____ SUPPLIED INFORMATION

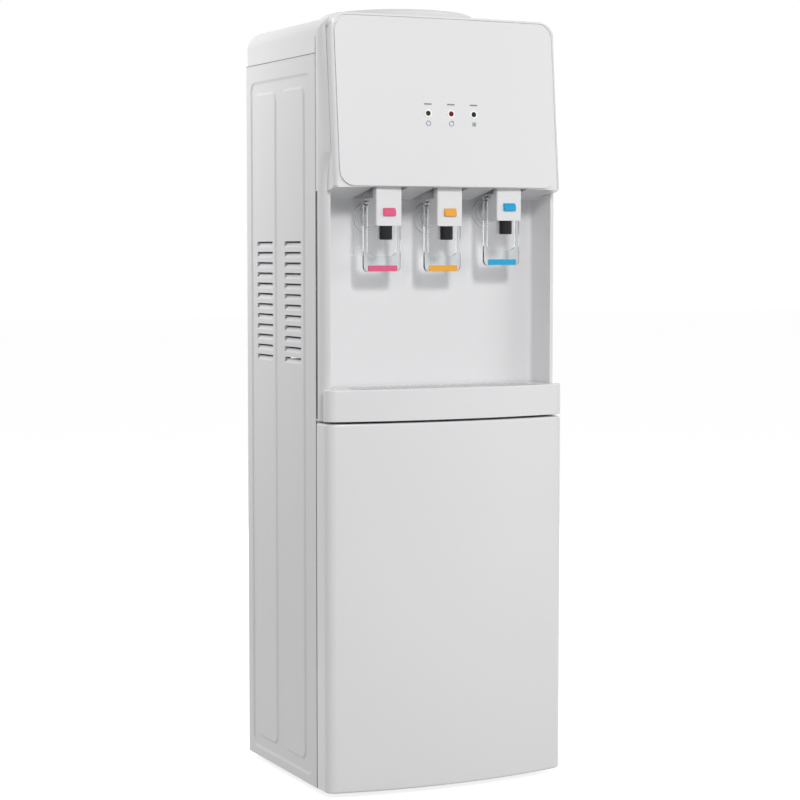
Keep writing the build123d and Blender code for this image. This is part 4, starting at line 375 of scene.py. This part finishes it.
def dress(name, crease=moulded_crease, radius=None):
    """Welded, smooth copy of a CAD node that replaces it."""
    original = nodes[name]
    mesh = original.data.copy()
    mesh.name = name + "_skin"
    mesh.materials.clear()
    mesh.materials.append(finishes[slot_of[name]])
    shape = bmesh.new()
    shape.from_mesh(mesh)
    bmesh.ops.remove_doubles(shape, verts=shape.verts, dist=weld_distance)
    bmesh.ops.dissolve_limit(
        shape, angle_limit=flat_within, verts=shape.verts, edges=shape.edges, use_dissolve_boundaries=False
    )
    for face in shape.faces:
        face.smooth = True
        face.material_index = 0
    shape.to_mesh(mesh)
    shape.free()
    mesh.set_sharp_from_angle(angle=math.radians(crease))
    piece = bpy.data.objects.new(name + "_skin", mesh)
    scene.collection.objects.link(piece)
    width = edge_radius.get(slot_of[name], 0.0) if radius is None else radius
    if width > 0:
        bevel = piece.modifiers.new("edge radius", "BEVEL")
        bevel.width = width
        bevel.segments = 2
        bevel.profile = 0.5
        bevel.limit_method = "ANGLE"
        bevel.angle_limit = math.radians(crease)
        bevel.use_clamp_overlap = True
    # normals follow the large faces, so a shallow pressing keeps its crisp lines
    even = piece.modifiers.new("even faces", "WEIGHTED_NORMAL")
    even.mode = "FACE_AREA"
    even.weight = 60
    even.keep_sharp = True
    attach(piece, original["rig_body"])
    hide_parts(name)
    return piece


# the slopes of a pressing turn by less than a moulded curve's crease, so sheet steel has its own
sheet_crease = 12.0
pressed = ("left_side_panel", "right_side_panel", "rear_panel")
reshaped = ("head_panel", "head_hood", "top_lid")
pieces = {}
for name in sorted(nodes):
    if name not in reshaped:
        pieces[name] = dress(name, sheet_crease if name in pressed else moulded_crease)
print("dressed", len(pieces))

# %% [markdown]
# ## The head
# The face of the head is one large moulding with rounded edges that runs down to the foot of the hood,
# so the recess ceiling starts right under it. The CAD panel is lengthened along its lean, which keeps
# its bow and its corner curves. A swollen copy of it then cuts the pocket in the hood, and that leaves
# an even groove all round.

# %% Longer face panel
head_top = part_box("head_hood")[1][2]
head_bottom = 0.830
lean = 0.0955
# the lights' bores lie closer to the middle than this, so they stay round
still_half = 0.06


def lengthened(mesh, up, down):
    """Moves the upper and lower ends of a leaning mesh apart along its lean."""
    shape = bmesh.new()
    shape.from_mesh(mesh)
    middle = (head_top + head_bottom) / 2
    for half, step in ((1, up), (-1, -down)):
        verts = [v for v in shape.verts if half * (v.co.z - middle) > still_half]
        bmesh.ops.translate(shape, verts=verts, vec=(0, step * lean, step))
    shape.to_mesh(mesh)
    shape.free()


panel = dress("head_panel", radius=0.0015)
panel_low = min(v.co.z for v in panel.data.vertices)
panel_rise = 0.0022
foot_gap = 0.0004
lengthened(panel.data, panel_rise, panel_low - head_bottom - foot_gap)
panel.modifiers["edge radius"].segments = 4
heights = [v.co.z for v in panel.data.vertices]
print("panel runs from", round(min(heights), 4), "up to", round(max(heights), 4))

# %% [markdown]
# ## The pocket
# The cutter is the panel again: wider and higher by the groove, longer at the foot so that it leaves
# the hood there, and pulled forward so that it takes everything in front of the pocket's floor. The
# boolean's result is kept as the hood's mesh, so the cutter can leave the scene.

# %% Pocket in the hood
groove = 0.0028
foot_overrun = 0.030
floor_sink = 0.0005
forward_reach = 0.012
top_band = 0.06
cutter_mesh = panel.data.copy()
lengthened(cutter_mesh, 0.0, foot_overrun)
shape = bmesh.new()
shape.from_mesh(cutter_mesh)
wide = max(v.co.x for v in shape.verts)
bmesh.ops.scale(shape, verts=shape.verts, vec=((wide + groove) / wide, 1, 1))
fronts = [v for v in shape.verts if v.normal.y < -0.3]
bmesh.ops.translate(shape, verts=shape.verts, vec=(0, floor_sink, 0))
bmesh.ops.translate(shape, verts=fronts, vec=(0, -forward_reach, 0))
tops = [v for v in shape.verts if v.co.z > head_top - top_band]
bmesh.ops.translate(shape, verts=tops, vec=(0, groove * lean, groove))
bmesh.ops.recalc_face_normals(shape, faces=shape.faces)
shape.to_mesh(cutter_mesh)
shape.free()
cutter = bpy.data.objects.new("pocket_cutter", cutter_mesh)
scene.collection.objects.link(cutter)
hood = dress("head_hood")
pocket = hood.modifiers.new("pocket", "BOOLEAN")
pocket.object = cutter
pocket.operation = "DIFFERENCE"
pocket.solver = "EXACT"
hood.modifiers.move(len(hood.modifiers) - 1, 0)
depsgraph = bpy.context.evaluated_depsgraph_get()
cut_mesh = bpy.data.meshes.new_from_object(hood.evaluated_get(depsgraph))
hood.modifiers.clear()
hood.data = cut_mesh
bpy.data.objects.remove(cutter)
pieces["head_panel"], pieces["head_hood"] = panel, hood
print("hood faces after the cut", len(cut_mesh.polygons))

# %% [markdown]
# ## Bowed door and tray
# Door and drip tray share one bowed front whose corners roll back into the sides. The copies are drawn
# back a little more towards their corners, by the square of the distance from the middle, so the front
# stays one smooth curve and the right edge turns away from the camera as it does on the real one.
# Behind a fixed line nothing moves, so the bores of the hinge pins stay round.

# %% Rolled corners
door_low, door_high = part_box("door_panel")
half_front = door_high[0]
front_line = door_low[1]
roll = 0.006
full_roll_share = 1.6
flat_line = -0.118
for name in ("door_panel", "drip_tray"):
    moved = 0
    for vertex in pieces[name].data.vertices:
        if vertex.co.y < flat_line:
            share = (flat_line - vertex.co.y) / (flat_line - front_line)
            vertex.co.y += roll * min(1.0, full_roll_share * share) * (vertex.co.x / half_front) ** 2
            moved += 1
    print(name, "points moved", moved)

# %% [markdown]
# ## The lid
# The lid over the reservoir is a shallow disc whose brim only just covers the opening. So the copy is
# drawn in about its own axis and down towards the cover, and its spigot below stays as it is.

# %% Lower and narrower brim
lid = dress("top_lid", radius=0.0008)
low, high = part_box("top_lid")
cover_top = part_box("top_cover")[1][2]
axis = Vector(((low[0] + high[0]) / 2, (low[1] + high[1]) / 2, 0))
narrowed = 0.90
lowered = 0.48
brim = [v for v in lid.data.vertices if v.co.z > cover_top - 0.0001]
for vertex in brim:
    vertex.co.x = axis.x + (vertex.co.x - axis.x) * narrowed
    vertex.co.y = axis.y + (vertex.co.y - axis.y) * narrowed
    vertex.co.z = cover_top + (vertex.co.z - cover_top) * lowered
pieces["top_lid"] = lid
print("brim radius", round(max((v.co - axis).xy.length for v in brim), 4))

# %% [markdown]
# ## Painted shade in the seams between the shells
# The cover, the side panels and the front frame are separate mouldings and sheets, and the narrow gaps
# where they meet lie in shade. That shade is painted: each gap gets a thin dark strip along the joint,
# made from a cube scaled to the joint's length that stands a hair proud of the shells.
# Below the head the upright one is finer.

# %% Seam strips
def strip(shape, low_corner, high_corner):
    """Adds a closed box between two corners to a bmesh."""
    low_corner, high_corner = Vector(low_corner), Vector(high_corner)
    made = bmesh.ops.create_cube(shape, size=1.0)["verts"]
    bmesh.ops.scale(shape, verts=made, vec=high_corner - low_corner)
    bmesh.ops.translate(shape, verts=made, vec=(low_corner + high_corner) / 2)


def new_piece(name, shape, slot):
    """Turns a bmesh into a piece of the cabinet with a finish."""
    bmesh.ops.recalc_face_normals(shape, faces=shape.faces)
    mesh = bpy.data.meshes.new(name)
    shape.to_mesh(mesh)
    shape.free()
    mesh.materials.append(finishes[slot])
    piece = bpy.data.objects.new(name, mesh)
    scene.collection.objects.link(piece)
    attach(piece, "cabinet")
    return piece


panel_front, panel_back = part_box("left_side_panel")[0][1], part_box("left_side_panel")[1][1]
panel_foot, panel_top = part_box("left_side_panel")[0][2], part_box("left_side_panel")[1][2]
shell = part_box("top_cover")[1][0]
proud = 0.00025
gap = 0.0009
margin = 0.001
foot_margin = 0.002
column_top = 0.826
cheek_top = 1.030
# the dark strips are painted shade, standing in for the shadow inside the gaps between the shells
shape = bmesh.new()
for side in (-1, 1):
    near, far = sorted((side * (shell - margin), side * (shell + proud)))
    strip(shape, (near, panel_front, panel_top - gap / 2), (far, panel_back - margin, panel_top + gap / 2))
    for bottom, top, wide in ((panel_foot + foot_margin, column_top, gap / 2), (column_top, cheek_top, gap)):
        strip(shape, (near, panel_front - wide / 2, bottom), (far, panel_front + wide / 2, top))
seam_shade_strips = new_piece("painted_seam_shade", shape, "seam_shadow")
print("seam strips", len(seam_shade_strips.data.polygons) // 6)

# %% [markdown]
# ## Lip behind the hood
# The hood rises a little above the frame, and from behind its hollow would show as a dark slot. The
# moulding has a thin return lip there, made as a narrow strip between the frame and the hood's roof.

# %% Hood lip
hood_low, hood_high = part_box("head_hood")
frame_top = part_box("front_frame")[1][2]
roof = 0.0027
corner = 0.0150
lip_front, lip_back = hood_high[1] - 0.0025, hood_high[1] - 0.0004
lip_foot, lip_top = frame_top + 0.0001, hood_high[2] - roof
shape = bmesh.new()
strip(shape, (hood_low[0] + corner, lip_front, lip_foot), (hood_high[0] - corner, lip_back, lip_top))
new_piece("hood_lip", shape, "white_satin")
print("hood lip is", round(lip_top - lip_foot, 4), "m high")

# %% [markdown]
# ## Marks on the face
# Each indicator light sits in a pale ring. The face carries no words here: a short dash stands above
# each light and a plain mark below it, as thin plates laid on the leaning surface. They could be drawn
# in the finish, but real plates keep sharp edges in every view.

# %% Flat shapes for the marks
print_thickness = 0.0003
# from a lens's front back to the face, which leaves the plates just clear of it
lens_proud = 0.00085


def ring(outer, width):
    """Bmesh of a thin flat ring at the origin."""
    shape = bmesh.new()
    made = bmesh.ops.create_circle(shape, cap_ends=True, segments=48, radius=outer)["verts"]
    face = made[0].link_faces[0]
    bmesh.ops.inset_region(shape, faces=[face], thickness=width, use_boundary=True, use_even_offset=True)
    middle = min(shape.faces, key=lambda f: f.calc_center_median().length)
    bmesh.ops.delete(shape, geom=[middle], context="FACES")
    return shape


def plate(half_wide, half_high):
    """Bmesh of a thin flat rectangle at the origin."""
    shape = bmesh.new()
    bmesh.ops.create_grid(shape, x_segments=1, y_segments=1, size=1.0)
    bmesh.ops.scale(shape, verts=shape.verts, vec=(half_wide, half_high, 1))
    return shape


def lay(flat, place, gathered):
    """Thickens a flat bmesh, carries it on to the leaning face and adds it to the gathered ones."""
    grown = bmesh.ops.extrude_face_region(flat, geom=flat.faces[:])["geom"]
    raised = [g for g in grown if isinstance(g, bmesh.types.BMVert)]
    bmesh.ops.translate(flat, verts=raised, vec=(0, 0, print_thickness))
    tilt = Matrix.Rotation(math.radians(90) - math.atan(lean), 4, "X")
    bmesh.ops.transform(flat, matrix=Matrix.Translation(place) @ tilt, verts=flat.verts)
    carrier = bpy.data.meshes.new("carrier")
    flat.to_mesh(carrier)
    flat.free()
    gathered.from_mesh(carrier)
    bpy.data.meshes.remove(carrier)


def on_face(light, drop, aside=0.0):
    """Place on the leaning face at a drop below a light."""
    low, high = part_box(light)
    centre = Vector(((low[0] + high[0]) / 2, low[1] + lens_proud, (low[2] + high[2]) / 2))
    return centre + Vector((aside, -drop * lean, -drop))


print("printed plates are", print_thickness, "m thick")

# %% Light rings and marks
dash_rise = 0.0125
mark_drop = 0.0135
dot_pitch = 0.0019
rings, marks = bmesh.new(), bmesh.new()
for light in ("power_light", "hot_light", "cold_light"):
    lay(ring(0.0056, 0.0021), on_face(light, 0), rings)
    lay(plate(0.0056, 0.0009), on_face(light, -dash_rise), marks)
    if light != "cold_light":
        lay(ring(0.0036, 0.0008), on_face(light, mark_drop), marks)
    if light == "hot_light":
        lay(plate(0.0008, 0.0010), on_face(light, mark_drop - 0.0030, 0.0022), marks)
    if light == "cold_light":
        for column in (-1, 0, 1):
            for row in (-1, 0, 1):
                drop = mark_drop + row * dot_pitch
                lay(plate(0.0007, 0.0007), on_face(light, drop, column * dot_pitch), marks)
new_piece("light_rings", rings, "pale_ring")
face_marks = new_piece("face_marks", marks, "print_grey")
print("marks", len(face_marks.data.polygons), "faces")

________

INSTRUCTIONS FOR THE TASK
Nothing outside the span should appear: copy exactly from the line with "hide_parts(name)" through the line with "still_half = 0.06".

SOLUTION FOR THIS TASK
    hide_parts(name)
    return piece


# the slopes of a pressing turn by less than a moulded curve's crease, so sheet steel has its own
sheet_crease = 12.0
pressed = ("left_side_panel", "right_side_panel", "rear_panel")
reshaped = ("head_panel", "head_hood", "top_lid")
pieces = {}
for name in sorted(nodes):
    if name not in reshaped:
        pieces[name] = dress(name, sheet_crease if name in pressed else moulded_crease)
print("dressed", len(pieces))

# %% [markdown]
# ## The head
# The face of the head is one large moulding with rounded edges that runs down to the foot of the hood,
# so the recess ceiling starts right under it. The CAD panel is lengthened along its lean, which keeps
# its bow and its corner curves. A swollen copy of it then cuts the pocket in the hood, and that leaves
# an even groove all round.

# %% Longer face panel
head_top = part_box("head_hood")[1][2]
head_bottom = 0.830
lean = 0.0955
# the lights' bores lie closer to the middle than this, so they stay round
still_half = 0.06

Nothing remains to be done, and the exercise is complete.